=== PROBLEM DESCRIPTION ===
Please copy the lines below exactly, from the first one through the line showing "fade = (0.4, 0.85)".

DATA EXTRACT start

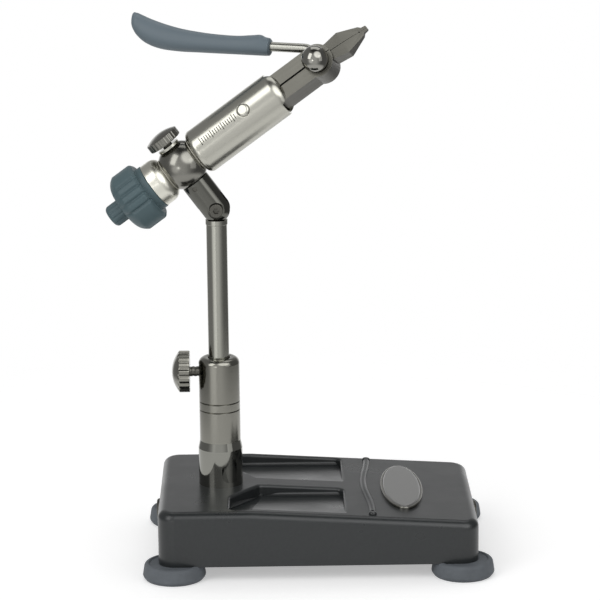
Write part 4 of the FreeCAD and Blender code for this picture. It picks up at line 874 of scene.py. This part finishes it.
class VISE_OT_stage(bpy.types.Operator):
    """Sets the floor, the studio lights, the background and the camera"""
    bl_idname = "vise.stage"
    bl_label = "Stage"

    # Softboxes: name, place, the point that they face, width, height and power in watts.
    softboxes = (
        ("key_softbox", (-0.85, -0.75, 0.85), (0.0, 0.0, 0.15), 0.6, 1.1, 5.2),
        ("fill_softbox", (1.0, -0.8, 0.5), (0.0, 0.0, 0.15), 0.7, 1.1, 1.6),
        ("top_softbox", (0.1, 0.5, 1.2), (0.0, 0.0, 0.1), 0.9, 0.7, 2.2),
    )

    # What polished metal sees of the room, zone by zone: a backdrop low behind the vise, a wall in
    # front that is dimmer on the right and at the sides and dark at the ceiling, and three bright
    # panels. A zone is a product of ramps: direction, start, end, low, high. A ramp goes from low to
    # high while the cosine of the angle to its direction goes from start to end.
    zones = (
        ((BACK, 0.75, 0.9, 0.0, 0.9), (UP, 0.03, 0.38, 1.0, 0.0)),
        ((RIGHT, 0.1, 0.8, 1.0, 0.45), (BACK, -0.3, -0.95, 0.25, 0.85), (UP, 0.8, 0.98, 1.0, 0.0)),
        (((-0.55, -0.81, -0.2), 0.93, 0.99, 0.0, 0.5),),
        (((0.4, -0.6, 0.7), 0.83, 0.95, 0.0, 2.0),),
        (((-0.3, -0.95, -0.07), 0.99, 0.998, 0.0, 3.0),),
    )

    # Strength of the room outside every zone, and of the floor's own light where it's looked at.
    gloom = 0.08
    glow = 0.4

    # Shares of the floor's half side at which it starts to fade and is gone.
    fade = (0.4, 0.85)

    def execute(self, context):
        settings = context.scene.vise_stage
        self.floor(settings)
        self.room(context, settings)
        for softbox in self.softboxes:
            self.lamp(*softbox)
        self.camera(context, settings)
        context.scene.view_settings.view_transform = "Standard"
        return {"FINISHED"}

    def floor(self, settings):
        """Square floor under the vise."""
        half = settings.floor / 2
        corners = [(-half, -half, 0), (half, -half, 0), (half, half, 0), (-half, half, 0)]
        mesh = bpy.data.meshes.new("floor")
        mesh.from_pydata(corners, [], [(0, 1, 2, 3)])
        mesh.materials.append(self.pale_floor(half))
        floor = bpy.data.objects.new("floor", mesh)
        bpy.context.scene.collection.objects.link(floor)

    def pale_floor(self, half):
        """Matt pale floor that looks white to the camera and in polished metal, keeps the shadow, and
        fades into the backdrop with its distance from the vise."""
        material = bpy.data.materials.new("pale_floor")
        material.use_nodes = True
        tree = material.node_tree
        tree.nodes.clear()
        path = add(tree, "ShaderNodeLightPath")
        seen = path.outputs["Is Camera Ray"]
        for kind in ("Is Glossy Ray", "Is Transmission Ray"):
            either = add(tree, "ShaderNodeMath", {0: seen, 1: path.outputs[kind]}, operation="MAXIMUM")
            seen = either.outputs[0]
        strength = add(tree, "ShaderNodeMath", {0: seen, 1: self.glow}, operation="MULTIPLY")
        light = add(tree, "ShaderNodeEmission", {"Color": (1, 1, 1, 1), "Strength": strength.outputs[0]})
        matt = add(tree, "ShaderNodeBsdfDiffuse", {"Color": (0.8, 0.8, 0.8, 1)})
        both = add(tree, "ShaderNodeAddShader", {0: light.outputs[0], 1: matt.outputs[0]})
        place = add(tree, "ShaderNodeTexCoord").outputs["Object"]
        distance = add(tree, "ShaderNodeVectorMath", {0: place}, operation="LENGTH").outputs["Value"]
        start, end = self.fade
        share = add(tree, "ShaderNodeMapRange", {
            "Value": distance, "From Min": start * half, "From Max": end * half, "To Min": 0.0, "To Max": 1.0,
        }, interpolation_type="SMOOTHSTEP")
        clear = add(tree, "ShaderNodeBsdfTransparent")
        faded = add(tree, "ShaderNodeMixShader", {
            0: share.outputs["Result"], 1: both.outputs[0], 2: clear.outputs[0],
        })
        add(tree, "ShaderNodeOutputMaterial", {"Surface": faded.outputs[0]})
        return material

    def room(self, context, settings):
        """Room that gives an even light, looks white to the camera, and shows polished metal the
        gloom and the sum of its zones."""
        world = bpy.data.worlds.new("studio")
        context.scene.world = world
        world.use_nodes = True
        tree = world.node_tree
        tree.nodes.clear()
        look = add(tree, "ShaderNodeTexCoord").outputs["Generated"]
        studio = self.gloom
        for ramps in self.zones:
            zone = 1.0
            for toward, start, end, low, high in ramps:
                facing = add(tree, "ShaderNodeVectorMath", {0: look, 1: toward}, operation="DOT_PRODUCT")
                ramp = add(tree, "ShaderNodeMapRange", {
                    "Value": facing.outputs["Value"], "From Min": start, "From Max": end,
                    "To Min": low, "To Max": high,
                }, interpolation_type="SMOOTHSTEP").outputs["Result"]
                zone = add(tree, "ShaderNodeMath", {0: zone, 1: ramp}, operation="MULTIPLY").outputs[0]
            studio = add(tree, "ShaderNodeMath", {0: studio, 1: zone}, operation="ADD").outputs[0]
        path = add(tree, "ShaderNodeLightPath")
        shiny = add(tree, "ShaderNodeMix", {
            "Factor": path.outputs["Is Glossy Ray"], "A": settings.level, "B": studio,
        }, data_type="FLOAT")
        seen = add(tree, "ShaderNodeMix", {
            "Factor": path.outputs["Is Camera Ray"], "A": shiny.outputs[0], "B": 1.0,
        }, data_type="FLOAT")
        light = add(tree, "ShaderNodeBackground", {"Color": (1, 1, 1, 1), "Strength": seen.outputs[0]})
        add(tree, "ShaderNodeOutputWorld", {"Surface": light.outputs[0]})

    def lamp(self, name, eye, target, width, height, power):
        """Rectangular softbox that faces a point."""
        light = bpy.data.lights.new(name, "AREA")
        light.shape = "RECTANGLE"
        light.size = width
        light.size_y = height
        light.energy = power
        lamp = bpy.data.objects.new(name, light)
        lamp.location = eye
        lamp.rotation_euler = (Vector(target) - Vector(eye)).to_track_quat("-Z", "Y").to_euler()
        bpy.context.scene.collection.objects.link(lamp)

    def camera(self, context, settings):
        """Camera from its place and three angles: it looks along the yaw and pitch, then rolls."""
        yaw, pitch, roll = settings.yaw, settings.pitch, settings.roll
        forward = Vector((math.sin(yaw) * math.cos(pitch), math.cos(yaw) * math.cos(pitch), -math.sin(pitch)))
        level = Vector((math.cos(yaw), -math.sin(yaw), 0.0))
        upright = level.cross(forward)
        right = level * math.cos(roll) + upright * math.sin(roll)
        up = upright * math.cos(roll) - level * math.sin(roll)
        lens = bpy.data.cameras.new("camera")
        lens.lens = settings.lens
        lens.sensor_width = 36.0
        lens.clip_start = 0.05
        camera = bpy.data.objects.new("camera", lens)
        turn = Matrix((right, up, -forward)).transposed().to_4x4()
        camera.matrix_world = Matrix.Translation(settings.eye) @ turn
        context.scene.collection.objects.link(camera)
        context.scene.camera = camera


class VISE_PT_panel(bpy.types.Panel):
    """Lists the steps and their settings"""
    bl_idname = "VISE_PT_panel"
    bl_label = "Fly Tying Vise"
    bl_space_type = "VIEW_3D"
    bl_region_type = "UI"
    bl_category = "Vise"

    def draw(self, context):
        for operator in OPERATORS:
            self.layout.operator(operator.bl_idname, text=operator.bl_label)
        for name, (group, text) in GROUPS.items():
            box = self.layout.box()
            box.label(text=text)
            for field in group.__annotations__:
                box.prop(getattr(context.scene, name), field)


OPERATORS = (
    VISE_OT_pedestal, VISE_OT_post, VISE_OT_clamp, VISE_OT_link, VISE_OT_brake, VISE_OT_barrel,
    VISE_OT_hand_wheel, VISE_OT_jaws, VISE_OT_lever, VISE_OT_stage,
)
GROUPS = {
    "vise_colours": (FinishColours, "Colours of the finishes"),
    "vise_grip": (GripSettings, "Lever grip"),
    "vise_wheel": (WheelSettings, "Hand wheel"),
    "vise_knobs": (KnobSettings, "Knobs and threads"),
    "vise_scale": (ScaleSettings, "Graduations"),
    "vise_stage": (StageSettings, "Stage and camera"),
}


def register():
    for group, _ in GROUPS.values():
        bpy.utils.register_class(group)
    for name, (group, text) in GROUPS.items():
        setattr(bpy.types.Scene, name, bpy.props.PointerProperty(type=group, description=text))
    for operator in OPERATORS:
        bpy.utils.register_class(operator)
    bpy.utils.register_class(VISE_PT_panel)


def unregister():
    bpy.utils.unregister_class(VISE_PT_panel)
    for operator in reversed(OPERATORS):
        bpy.utils.unregister_class(operator)
    for name in GROUPS:
        delattr(bpy.types.Scene, name)
    for group, _ in GROUPS.values():
        bpy.utils.unregister_class(group)


def main():
    """Registers the classes and runs the operators in order."""
    register()
    for operator in OPERATORS:
        family, step = operator.bl_idname.split(".")
        getattr(getattr(bpy.ops, family), step)()


if __name__ == "__main__":
    main()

DATA EXTRACT end

=== ANSWER TO THIS PROBLEM ===
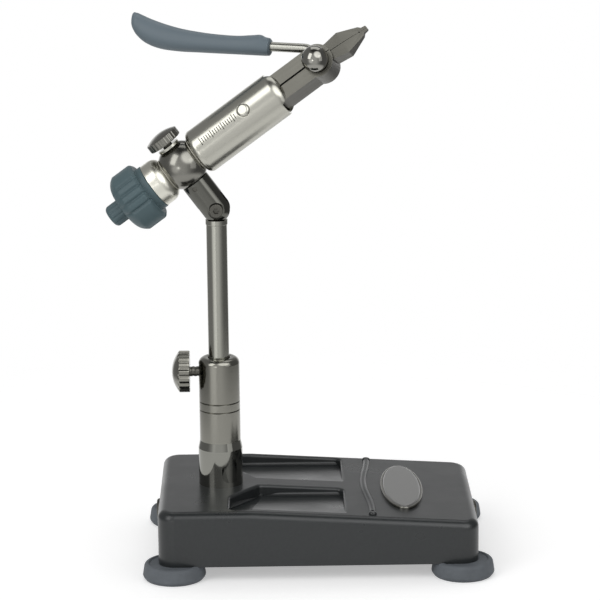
Write part 4 of the FreeCAD and Blender code for this picture. It picks up at line 874 of scene.py. This part finishes it.
class VISE_OT_stage(bpy.types.Operator):
    """Sets the floor, the studio lights, the background and the camera"""
    bl_idname = "vise.stage"
    bl_label = "Stage"

    # Softboxes: name, place, the point that they face, width, height and power in watts.
    softboxes = (
        ("key_softbox", (-0.85, -0.75, 0.85), (0.0, 0.0, 0.15), 0.6, 1.1, 5.2),
        ("fill_softbox", (1.0, -0.8, 0.5), (0.0, 0.0, 0.15), 0.7, 1.1, 1.6),
        ("top_softbox", (0.1, 0.5, 1.2), (0.0, 0.0, 0.1), 0.9, 0.7, 2.2),
    )

    # What polished metal sees of the room, zone by zone: a backdrop low behind the vise, a wall in
    # front that is dimmer on the right and at the sides and dark at the ceiling, and three bright
    # panels. A zone is a product of ramps: direction, start, end, low, high. A ramp goes from low to
    # high while the cosine of the angle to its direction goes from start to end.
    zones = (
        ((BACK, 0.75, 0.9, 0.0, 0.9), (UP, 0.03, 0.38, 1.0, 0.0)),
        ((RIGHT, 0.1, 0.8, 1.0, 0.45), (BACK, -0.3, -0.95, 0.25, 0.85), (UP, 0.8, 0.98, 1.0, 0.0)),
        (((-0.55, -0.81, -0.2), 0.93, 0.99, 0.0, 0.5),),
        (((0.4, -0.6, 0.7), 0.83, 0.95, 0.0, 2.0),),
        (((-0.3, -0.95, -0.07), 0.99, 0.998, 0.0, 3.0),),
    )

    # Strength of the room outside every zone, and of the floor's own light where it's looked at.
    gloom = 0.08
    glow = 0.4

    # Shares of the floor's half side at which it starts to fade and is gone.
    fade = (0.4, 0.85)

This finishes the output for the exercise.